Why driving in Phnom Penh is not for the faint of heart.

19 Oct

Phnom Penh is dusty. REALLY dusty. So dusty that  I walk around most days feeling like I ate a dirt sandwich. There is grit and grim on everything and there is simply no escaping it.

And then it rains. And when it rains, the street outside our school turns into a river. I know that that is a somewhat overused metaphor but in this case it happens to be true. When there is a visible current in the water running down your street, I call that a river.

I drive a Yamaha Fino. I started driving scooters 13 years ago in Taiwan. I thought that if I could drive safely there (two years and not one fender bender), then I could drive anywhere. I love riding a scooter. In Bangkok, my eldest starting riding around the neighbourhood with by the time he was about 20 months old.

The boy and I on his first day of school this year.

The boy and I on his first day of school this year.

I have not yet done the same with my youngest (nearly 2 years old). A large part of the reason is that he still won’t keep a helmet on his head but that’s not the whole reason. The fact that NO ONE PAYS ANY ATTENTION TO THE COLOUR Of A TRAFFIC LIGHT isn’t even the real reason. It’s not the fact that people do not understand/obey/give a rat’s ass about such things as respect for one’s side of the road. And it’s not even the speed of traffic because that is actually not really a factor here. In the three months we’ve been in Phnom Penh I think I’ve only ever gotten up to 50km/hour on the bike once (no kids on board).

The roads in Cambodia are more dangerous than say…just about anywhere in the western world, but not for the reasons  I mentioned above. It’s the condition of the roads that make them dangerous.

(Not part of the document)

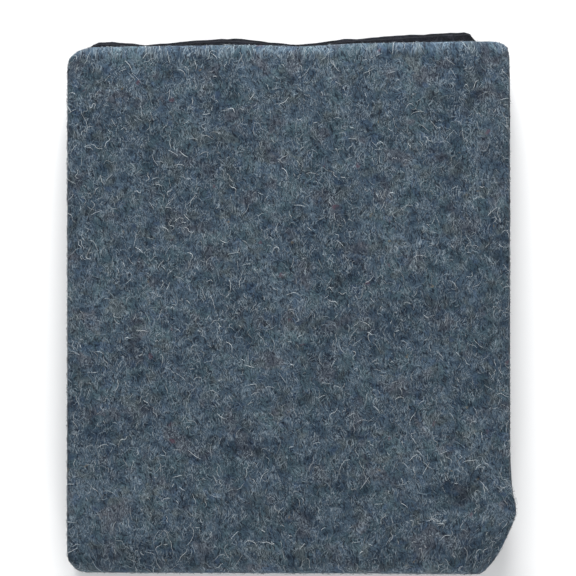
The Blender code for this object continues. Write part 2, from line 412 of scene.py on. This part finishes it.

Case in point, it rained a little last night and the road in front of school (the main artery into town) was once again flooded. We’re talking about roughly 2-6 inches of water. And I use the word “water” very loosely. A better term might be “liquid”. It is vile. During the big flooding last week, I was in a tuk-tuk and got splashed by the stuff. Not much, just a little. Any exposed skin that that ‘water’ touched developed a rash before bedtime.  But I digress.

The big crazy intersection.

The big crazy intersection.

Coming back from town this morning, I decided to by-pass the big crazy intersection and cut through the school campus instead. Well, what with the water and all, I didn’t see a rut in the road that nearly knocked us over.

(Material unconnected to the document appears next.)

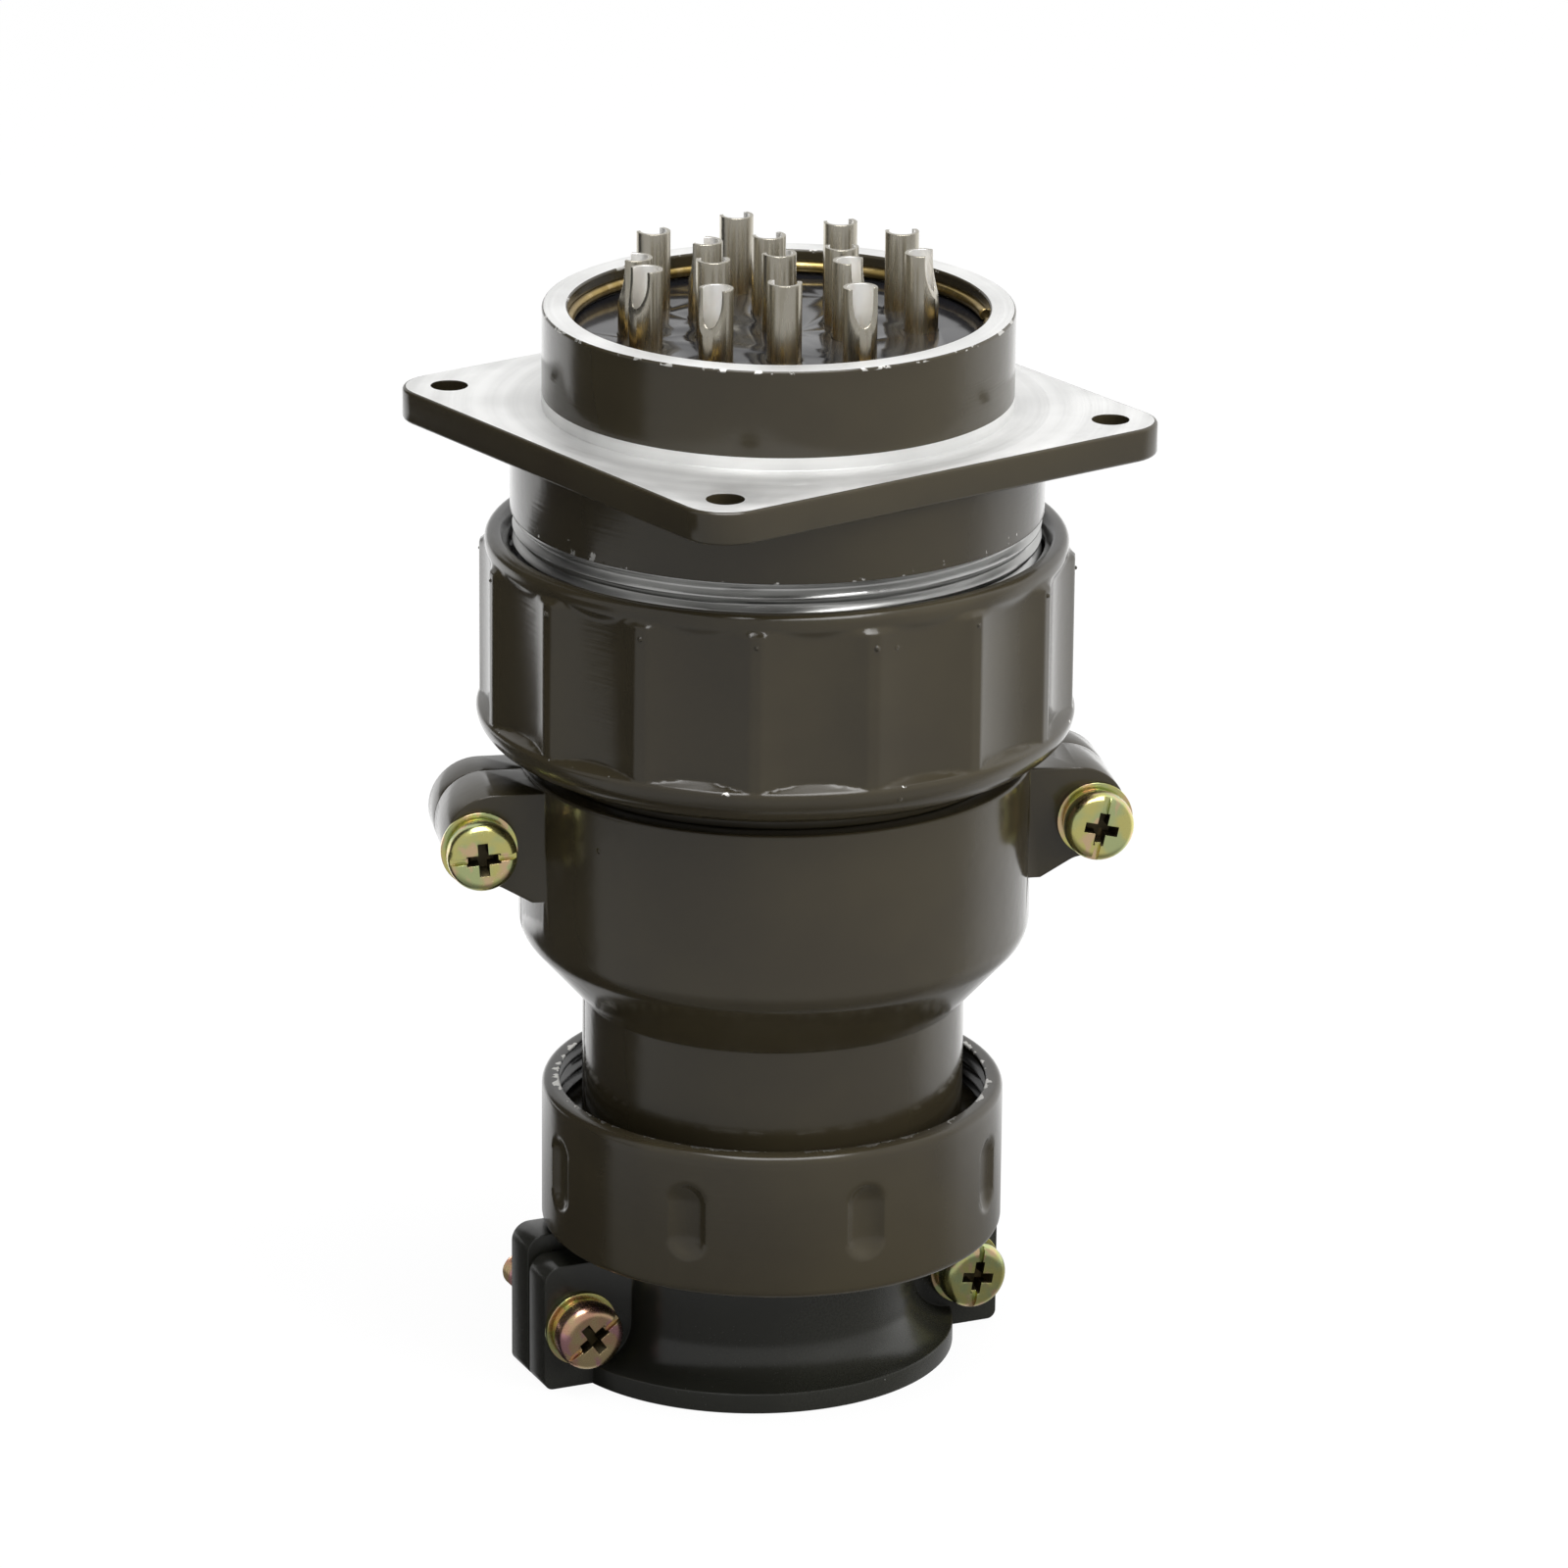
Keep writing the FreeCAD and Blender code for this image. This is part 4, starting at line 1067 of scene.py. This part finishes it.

In French there is an expression for pothole, un nid de poule, which translates literally to a ‘hen’s nest’. I would describe what is most commonly seen on the roads here as ‘dinosaur’s nests’. I saw a small delivery truck stuck in one of these potholes last week.  It couldn’t move because it’s rear right tire wasn’t even touching the ground, the nose of the truck pointed at a 45 degree angle into a pothole.

Come to find out, many of the roads around where I live are privately owned – which went a long way to explaining the toll booths. So there is really nowhere for motorists to direct their outrage. No angry letters to write or calls to be placed to a local council. Complain all you want, no one is listening. All folks can do is roll up their pant legs and power on through. Get on with their lives. Work around it.

Now that I think of it, that’s probably a very good allegory for the state of politics in this country.